Before this infamous rant, I didn’t even know who he was. Now he has made a name for himself and will probably be more recognized in public and as a commentator.

Roger Goodall stands by his short suspension of Ray Rice. Meanwhile Cleveland Browns player, Josh Gordon, has been suspended for an entire season for failing a drug test that exposed marijuana use.

I don’t think I will ever understand the disparity and sexism that we see in domestic violence cases. Not to mention the way it’s practically glorified or simply dismissed in pop culture. There seems to be no rhyme or reason for the leniency of Ray Rice’s punishment, suspension and fine.

 

Hi everyone! I am a prior litigation paralegal and graduate of the UCLA paralegal program. My undergraduate studies were at University of Nevada, Las Vegas majoring in Sociology and minoring in Business. Adding law heightened my analytical skills of legal issues, social issues and I worked on several high profile class action cases against BMW; Microsoft; General Motors; 24 Hour Fitness; Airborne vitamin supplement and several other class action cases that were litigated U.S. Federal Courts. I love writing about political and consumer protection issues and proud to be a contributor for Quietmike.org.

5 COMMENTS

  1. Self defense…she charged him…she got hit. I don’t care if its a man or woman. You charge at someone you better be able to accept the consequences of your actions. Women want it both ways. Women also abuse their men physically but when he hits back, all of a sudden he’s the bad guy. BS!

  2. The punishment for Ray Rice was definitely too low. For such hideous crimes, people should definitely deserve harsher punishments like jail time. With the amount of money he possesses, he might have used best domestic assault lawyers in the country to save himself from serving time in the prison. It is a shame that instead of people who actually committed a crime, there are people who fell victims of false accusations and not have money to use a lawyer are serving time in prison.

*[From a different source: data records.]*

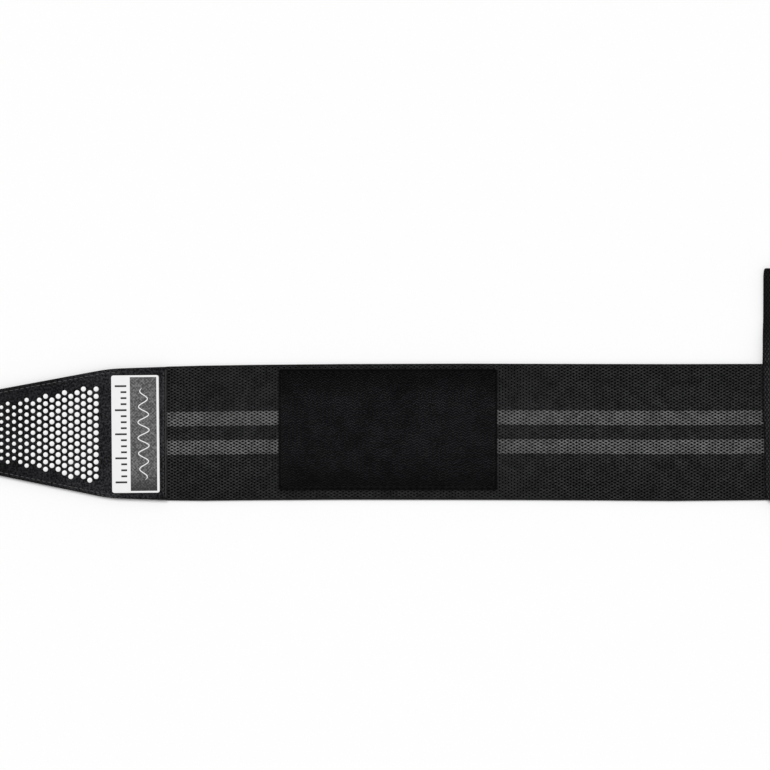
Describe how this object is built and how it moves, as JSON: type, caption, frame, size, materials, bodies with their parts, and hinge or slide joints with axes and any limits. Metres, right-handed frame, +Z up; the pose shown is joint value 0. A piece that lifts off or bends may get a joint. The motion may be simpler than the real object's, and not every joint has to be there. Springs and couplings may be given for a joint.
{
  "type": "wrist wrap",
  "caption": "Flat elastic wrist wrap with a tapered pull tab, hook tape under the tab, a loop pile patch and a padded cross panel at the other end.",
  "frame": {"origin": "on the surface that the wrap lies on, under the middle of its bounding box", "axes": "+X runs along the webbing from the tip of the pull tab to the cross panel, +Y across the webbing towards the cross panel's free end, +Z up out of the outer face"},
  "size_m": [0.5296, 0.128, 0.0051],
  "materials": {
    "webbing": "matte",
    "hook_tape": "satin",
    "tab_cloth": "matte",
    "label_rubber": "matte",
    "loop_pile": "matte",
    "panel_cloth": "matte"
  },
  "bodies": {
    "root": {"elastic_band": "webbing", "hook_patch": "hook_tape", "end_tab": "tab_cloth", "tab_label": "label_rubber", "loop_patch": "loop_pile", "cross_panel": "panel_cloth"}
  },
  "joints": []
}
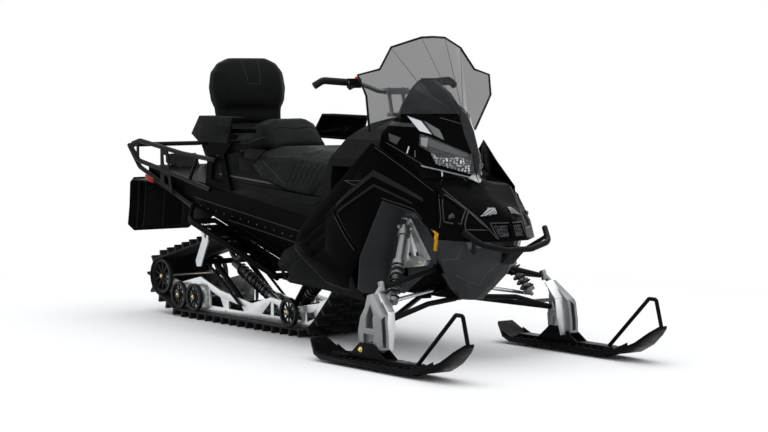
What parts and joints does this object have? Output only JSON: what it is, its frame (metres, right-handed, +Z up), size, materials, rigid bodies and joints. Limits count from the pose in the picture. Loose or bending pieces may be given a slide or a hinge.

  3. Vick spent 19 months behind bars plus two months in mansion/house arrest, despite 35 counts of animal cruelty (medieval forms of torture against 66 known victims, not to mention the mass graveyard @ his property) that would normally carry a min. 5-year sentence for each count and & $72,500 in fines. He ended up paying a $5,000 fine & another $100 in administration fees. Those animal cruelty charges were dismissed because Vick made a smidgen of pseudo speeches for the Humane Society as part of his plea bargain. Investigative journalist Chris Duran gleaned this information from court transcripts & Suffolk County sentencing guidelines. I find it rather audacious that you compare an incident of d/v with 35 counts of serial dog torturing or vice versa. I’m in no way minimizing domestic violence, nor do I minimize the methodical torturing of domesticated pets. In no way would I compare the two. PS: there’s an empirical correlation between animal cruelty, d/v, and paternal incest. The latter two are the most under-reported crimes in the nation.

  4. Welcome. I’m new to Quiet Mike myself. Great essay. You make very good points! Contemporary pop culture pretty much sucks, but as a retired lawyer who represented many working poor and middle class women who were physically and psychologically abuse and economically exploited, this kind of violence remains a serious problem in every political subdivision in America.